Their journey leads them to meta face-to-face moment with Mattel executives, including Will Ferrell as the company’s CEO, who “make disingenuous speeches about female empowerment” that seem like a rebuke of the hollow corporate activism that brands have seized on these last few years. Robbie even admitted that there were some conflicts with Mattell, and that the company’s president even flew to London to debate with she and Gerwig about one scene that the company “felt was off-brand.” (It’s unknown if the scene in question involves the fictional Mattel employees.) There is also reportedly a scene where young people are critical of the way that the original Barbie design enforced unattainable beauty standards.

The Time piece gets into the lengthy history of attempts at making a Barbie movie, which has involved several A-listers. Amy Schumer was involved at one point, but departed the original pre-Gerwig iteration over significant creative differences around its depiction of feminism. Even in the Time story, there appear to be differences of opinion over the film’s feminism, with some at Mattel insisting it is “not a feminist movie,” but many actors expressing they feel that it features a range of feminist themes. Having a diverse array of Barbies, from Rae’s president to Nef’s doctor and Ritu Arya’s journalist, was one of the key factors in getting some of the topline stars involved.

“My worry was that it was going to feel too white feminist-y, but I think that it’s self-aware,” Rae told Time. “Barbie Land is perfect, right? It represents perfection. So if perfection is just a bunch of white Barbies, I don’t know that anybody can get on board with that.”

Keeping the plot such a tight secret is a noteworthy choice, particularly as those involved with the project like Simu Liu have made a point of praising the script in interviews. Robbie even told IndieWire in April that she loved the script but thought< “They are never going to let us make this movie.” Gerwig’s co-writer, Noah Baumbach, told Entertainment Weekly that “there are aspects of the world of White Noise that actually informed some of how we looked at Barbie,” which is a little concerning since his adaptation of Don DeLillo’s novel was one of the most polarizing films of 2022.

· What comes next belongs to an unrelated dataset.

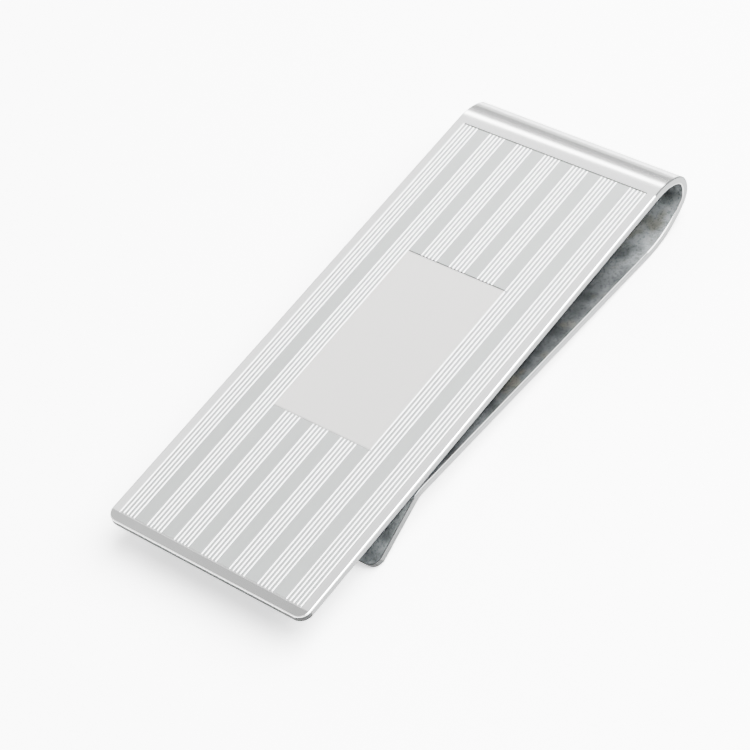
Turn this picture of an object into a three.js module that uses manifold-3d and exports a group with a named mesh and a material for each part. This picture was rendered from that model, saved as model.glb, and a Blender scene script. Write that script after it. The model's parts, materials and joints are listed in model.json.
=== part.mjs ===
// Spring money clip: one strip of polished metal, cut from sheet, engraved on its
// front and folded over a tear-shaped loop, so that a slim arm behind the front
// plate pinches folded notes against it.
//
// Units are millimetres, +Z is up. The clip lies as it does on a table: front plate
// up, the loop at +Y, the open end at -Y, resting on the loop and on the tip of the
// lift lip. The origin is on the table, under the middle of the clip.
//
// The strip is described from the open end of the front plate, along the plate,
// round the loop and back along the arm. Each section starts where the last one
// ends. In a section's own frame +Y runs along the strip, +X across it, and +Z
// points out of the face that was the front of the sheet.

import * as THREE from "three";
import { mergeVertices } from "three/addons/utils/BufferGeometryUtils.js";
import Module from "manifold-3d";

// ---- driving dimensions -------------------------------------------------------

const STRIP_WIDTH = 22.24;
const THICKNESS = 0.72;
const EDGE_ROUND = 0.1;
const EDGE_STEPS = 3;
const SPLIT_GAP = 0.3;

const PLATE_LENGTH = 51.05;
const PLATE_CORNER_RADIUS = 1.1;

// Loop: radius of the strip's middle surface and angle turned, in degrees.
const SHOULDER_RADIUS = 5.06;
const SHOULDER_SWEEP = 32.2;
const CROWN_RADIUS = 1.64;
const CROWN_SWEEP = 117.5;
const HEEL_RADIUS = 9.29;
const HEEL_SWEEP = 37;

const ARM_LENGTH = 32.42;
const PINCH_RADIUS = 2.2;
const PINCH_SWEEP = 26.6;
const LIP_LENGTH = 6.6;
const LIP_CORNER_RADIUS = 1.1;

// Lean of the front plate when the clip rests on its loop and its lip.
const REST_TILT = 2.19;

// Engraving: seven bands of five fine lines, with a blank panel in the middle.
const LINE_PITCH = 0.39;
const LINES_PER_BAND = 5;
const BAND_COUNT = 7;
const BAND_PITCH = 8 * LINE_PITCH;
const FIELD_WIDTH = 52 * LINE_PITCH;
const LINE_WIDTH = 0.15;
const LINE_DEPTH = 0.045;
const BORDER_WIDTH = 0.12;
const BORDER_DEPTH = 0.04;

// Distances of the engraved field and of the blank panel from the plate's open end.
const FIELD_START = 1.0;
const PANEL_START = 16.32;
const PANEL_END = 35.71;
const FIELD_END = 50.52;
const PANEL_HALF_WIDTH = 14 * LINE_PITCH;
const PANEL_BANDS = [2, 3, 4];

const rad = THREE.MathUtils.degToRad;

// ---- solids -------------------------------------------------------------------

const wasm = await Module();
wasm.setup();

function toSolid(geometry) {
  const bare = geometry.clone();
  bare.deleteAttribute("normal");
  bare.deleteAttribute("uv");
  const merged = mergeVertices(bare, 1e-5);
  return new wasm.Manifold(new wasm.Mesh({
    numProp: 3,
    vertProperties: new Float32Array(merged.attributes.position.array),
    triVerts: new Uint32Array(merged.index.array),
  }));
}

function toGeometry(solid) {
  const mesh = solid.getMesh();
  const geometry = new THREE.BufferGeometry();
  geometry.setAttribute("position", new THREE.BufferAttribute(mesh.vertProperties, 3));
  geometry.setIndex(new THREE.BufferAttribute(mesh.triVerts, 1));
  geometry.computeVertexNormals();
  return geometry;
}

function boxSolid(width, length, height, x, y, z) {
  return toSolid(new THREE.BoxGeometry(width, length, height).translate(x, y, z));
}

// Cross-section of the strip, with its four long edges rounded over.
function stripSection() {
  const x = STRIP_WIDTH / 2 - EDGE_ROUND;
  const y = THICKNESS / 2 - EDGE_ROUND;
  const corners = [[x, y], [-x, y], [-x, -y], [x, -y]];
  const points = corners.flatMap(([cx, cy], quarter) => {
    const start = quarter * Math.PI / 2;
    return new THREE.ArcCurve(cx, cy, EDGE_ROUND, start, start + Math.PI / 2).getPoints(EDGE_STEPS);
  });
  return new THREE.Shape(points);
}

// Middle line of a bend that starts at the section's origin and runs along +Y. A
// positive sweep curls away from the front face, a negative one towards it.
class BendLine extends THREE.Curve {
  constructor(radius, sweep) {
    super();
    this.radius = radius;
    this.side = Math.sign(sweep);
    this.margin = SPLIT_GAP / 2 / radius;
    this.turn = Math.abs(rad(sweep)) - 2 * this.margin;
  }

  getPoint(t, target = new THREE.Vector3()) {
    const angle = this.margin + t * this.turn;
    const rise = -this.side * this.radius * (1 - Math.cos(angle));
    return target.set(0, this.radius * Math.sin(angle), rise);
  }
}

function bentStrip(radius, sweep, steps) {
  const path = new BendLine(radius, sweep);
  return new THREE.ExtrudeGeometry(stripSection(), { steps, extrudePath: path });
}

// Flat stretch of strip from y = from to y = to. The corners at one end may be
// rounded; an end that runs on into the next section is cut square.
function flatStrip(from, to, { roundFrom = 0, roundTo = 0 }) {
  const half = STRIP_WIDTH / 2 - EDGE_ROUND;
  const start = from + (roundFrom ? EDGE_ROUND : -1);
  const end = to - (roundTo ? EDGE_ROUND : -1);
  const a = Math.max(roundFrom - EDGE_ROUND, 0);
  const b = Math.max(roundTo - EDGE_ROUND, 0);
  const outline = new THREE.Shape();
  outline.moveTo(-half + a, start);
  outline.lineTo(half - a, start);
  if (a) outline.absarc(half - a, start + a, a, -Math.PI / 2, 0);
  outline.lineTo(half, end - b);
  if (b) outline.absarc(half - b, end - b, b, 0, Math.PI / 2);
  outline.lineTo(-half + b, end);
  if (b) outline.absarc(-half + b, end - b, b, Math.PI / 2, Math.PI);
  outline.lineTo(-half, start + a);
  if (a) outline.absarc(-half + a, start + a, a, Math.PI, Math.PI * 1.5);
  const blank = new THREE.ExtrudeGeometry(outline, {
    depth: THICKNESS - 2 * EDGE_ROUND,
    bevelThickness: EDGE_ROUND,
    bevelSize: EDGE_ROUND,
    bevelSegments: EDGE_STEPS,
    curveSegments: 4,
  });
  blank.translate(0, 0, -THICKNESS / 2 + EDGE_ROUND);
  const trim = boxSolid(STRIP_WIDTH + 2, to - from, THICKNESS + 2, 0, (from + to) / 2, 0);
  return toSolid(blank).intersect(trim);
}

// ---- engraving ----------------------------------------------------------------

// V-shaped graver cut along the strip, at height z = 0 of its own frame.
function cutAlong(x, from, to, width, depth) {
  const above = 0.2;
  const flank = width / 2 * (1 + above / depth);
  const section = new THREE.Shape();
  section.moveTo(0, -depth);
  section.lineTo(flank, above);
  section.lineTo(-flank, above);
  section.closePath();
  const cut = new THREE.ExtrudeGeometry(section, { depth: to - from, bevelEnabled: false });
  cut.rotateX(Math.PI / 2);
  cut.translate(x, to, 0);
  return cut;
}

function cutAcross(y, halfWidth, width, depth) {
  return cutAlong(0, -halfWidth, halfWidth, width, depth).rotateZ(Math.PI / 2).translate(0, y, 0);
}

function engravingCuts() {
  const cuts = [];
  for (let band = 0; band < BAND_COUNT; band += 1) {
    for (let line = 0; line < LINES_PER_BAND; line += 1) {
      const x = band * BAND_PITCH + line * LINE_PITCH - FIELD_WIDTH / 2;
      if (PANEL_BANDS.includes(band)) {
        cuts.push(cutAlong(x, FIELD_START, PANEL_START, LINE_WIDTH, LINE_DEPTH));
        cuts.push(cutAlong(x, PANEL_END, FIELD_END, LINE_WIDTH, LINE_DEPTH));
      } else {
        cuts.push(cutAlong(x, FIELD_START, FIELD_END, LINE_WIDTH, LINE_DEPTH));
      }
    }
  }
  for (const y of [FIELD_START, FIELD_END]) {
    cuts.push(cutAcross(y, FIELD_WIDTH / 2 + LINE_WIDTH / 2, BORDER_WIDTH, BORDER_DEPTH));
  }
  for (const y of [PANEL_START, PANEL_END]) {
    cuts.push(cutAcross(y, PANEL_HALF_WIDTH, BORDER_WIDTH, BORDER_DEPTH));
  }
  return cuts.map((cut) => toSolid(cut.translate(0, 0, THICKNESS / 2)));
}

function frontPlate() {
  let plate = flatStrip(0, PLATE_LENGTH - SPLIT_GAP / 2, { roundFrom: PLATE_CORNER_RADIUS });
  for (const cut of engravingCuts()) {
    plate = plate.subtract(cut);
  }
  return toGeometry(plate);
}

// ---- the strip, section by section --------------------------------------------

const polished = { color: 0xdfe0df, roughness: 0.16, metalness: 1 };
const inside = { color: 0xc4c7c8, roughness: 0.3, metalness: 1 };

const clip = new THREE.Group();
const strip = new THREE.Group();
clip.add(strip);
let section = strip;

function addPiece(name, geometry, finish) {
  const piece = new THREE.Mesh(geometry, new THREE.MeshStandardMaterial(finish));
  piece.name = name;
  section.add(piece);
}

// The next section starts a given distance on, or at the end of a bend.
function goOn(distance) {
  const next = new THREE.Group();
  next.position.y = distance;
  section.add(next);
  section = next;
}

function goRound(radius, sweep) {
  const turn = rad(sweep);
  const next = new THREE.Group();
  next.position.set(0, radius * Math.sin(Math.abs(turn)), -Math.sign(sweep) * radius * (1 - Math.cos(turn)));
  next.rotation.x = -turn;
  section.add(next);
  section = next;
}

addPiece("front_plate", frontPlate(), polished);
goOn(PLATE_LENGTH);

addPiece("loop_shoulder", bentStrip(SHOULDER_RADIUS, SHOULDER_SWEEP, 8), polished);
goRound(SHOULDER_RADIUS, SHOULDER_SWEEP);

// The strip flexes about the middle of its crown, where these two halves meet.
addPiece("crown_front", bentStrip(CROWN_RADIUS, CROWN_SWEEP / 2, 10), polished);
goRound(CROWN_RADIUS, CROWN_SWEEP / 2);

addPiece("crown_back", bentStrip(CROWN_RADIUS, CROWN_SWEEP / 2, 10), polished);
goRound(CROWN_RADIUS, CROWN_SWEEP / 2);

addPiece("loop_heel", bentStrip(HEEL_RADIUS, HEEL_SWEEP, 10), inside);
goRound(HEEL_RADIUS, HEEL_SWEEP);

addPiece("spring_arm", toGeometry(flatStrip(SPLIT_GAP / 2, ARM_LENGTH - SPLIT_GAP / 2, {})), inside);
goOn(ARM_LENGTH);

addPiece("pinch_bend", bentStrip(PINCH_RADIUS, -PINCH_SWEEP, 8), inside);
goRound(PINCH_RADIUS, -PINCH_SWEEP);

addPiece("lift_lip", toGeometry(flatStrip(SPLIT_GAP / 2, LIP_LENGTH, { roundTo: LIP_CORNER_RADIUS })), inside);

// ---- set the clip down on the table, centred on the origin --------------------

strip.rotation.x = rad(REST_TILT);
clip.updateMatrixWorld(true);
const bounds = new THREE.Box3().setFromObject(clip, true);
strip.position.y = -(bounds.min.y + bounds.max.y) / 2;
strip.position.z = -bounds.min.z;

export default clip;
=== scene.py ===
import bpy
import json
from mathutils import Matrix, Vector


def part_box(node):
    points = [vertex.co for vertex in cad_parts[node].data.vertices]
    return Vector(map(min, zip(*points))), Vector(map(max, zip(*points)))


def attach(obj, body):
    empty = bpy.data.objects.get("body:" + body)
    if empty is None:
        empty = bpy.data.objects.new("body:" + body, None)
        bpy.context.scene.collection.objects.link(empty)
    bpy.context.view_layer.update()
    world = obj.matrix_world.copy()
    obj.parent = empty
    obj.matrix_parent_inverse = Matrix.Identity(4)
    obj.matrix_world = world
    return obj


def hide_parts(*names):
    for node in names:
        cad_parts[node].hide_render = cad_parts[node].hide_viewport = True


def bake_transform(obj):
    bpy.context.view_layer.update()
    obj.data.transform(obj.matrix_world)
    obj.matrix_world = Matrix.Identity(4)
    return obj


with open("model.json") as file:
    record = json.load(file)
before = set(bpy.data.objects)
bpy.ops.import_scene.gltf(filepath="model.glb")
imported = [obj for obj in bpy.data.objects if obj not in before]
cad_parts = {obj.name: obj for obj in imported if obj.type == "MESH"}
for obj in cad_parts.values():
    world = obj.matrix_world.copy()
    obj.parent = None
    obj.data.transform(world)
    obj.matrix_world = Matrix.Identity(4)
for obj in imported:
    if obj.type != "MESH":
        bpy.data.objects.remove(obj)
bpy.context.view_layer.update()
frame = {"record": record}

import json
import math

import bmesh
import bpy
from bpy.props import FloatProperty, FloatVectorProperty, IntProperty, PointerProperty
from bpy.types import Operator, Panel, PropertyGroup
from mathutils import Matrix, Vector

bl_info = {
    "name": "Spring Money Clip",
    "version": (1, 0, 0),
    "blender": (4, 5, 0),
    "location": "3D View > Sidebar > Money Clip",
    "description": "Builds an engraved spring money clip from one folded strip",
    "category": "Add Mesh",
}

MM = 0.001
MOUNTS = {mount["name"]: mount for mount in frame["record"]["mounts"]}
PLATE_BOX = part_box("front_plate")


def colour_prop(name, description, default):
    return FloatVectorProperty(
        name=name, description=description, subtype="COLOR", size=3, min=0, max=1, default=default
    )


def length_prop(name, description, default):
    return FloatProperty(
        name=name, description=description, subtype="DISTANCE", unit="LENGTH",
        min=0, precision=5, default=default * MM,
    )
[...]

In just the snippets we’ve seen via teasers and trailers, the film has invoked everything from Michelangelo’s The Creation of Adam to Stanley Kubrick’s 2001: A Space Odyssey. We won’t have a full picture of what’s going on with Barbie until its release on July 21, but Gerwig summed it up in a way that fits the tone of how the film has been presented all year: intriguing, complex, and a little opaque. It’s a “surprising spicy margarita,” she told Time.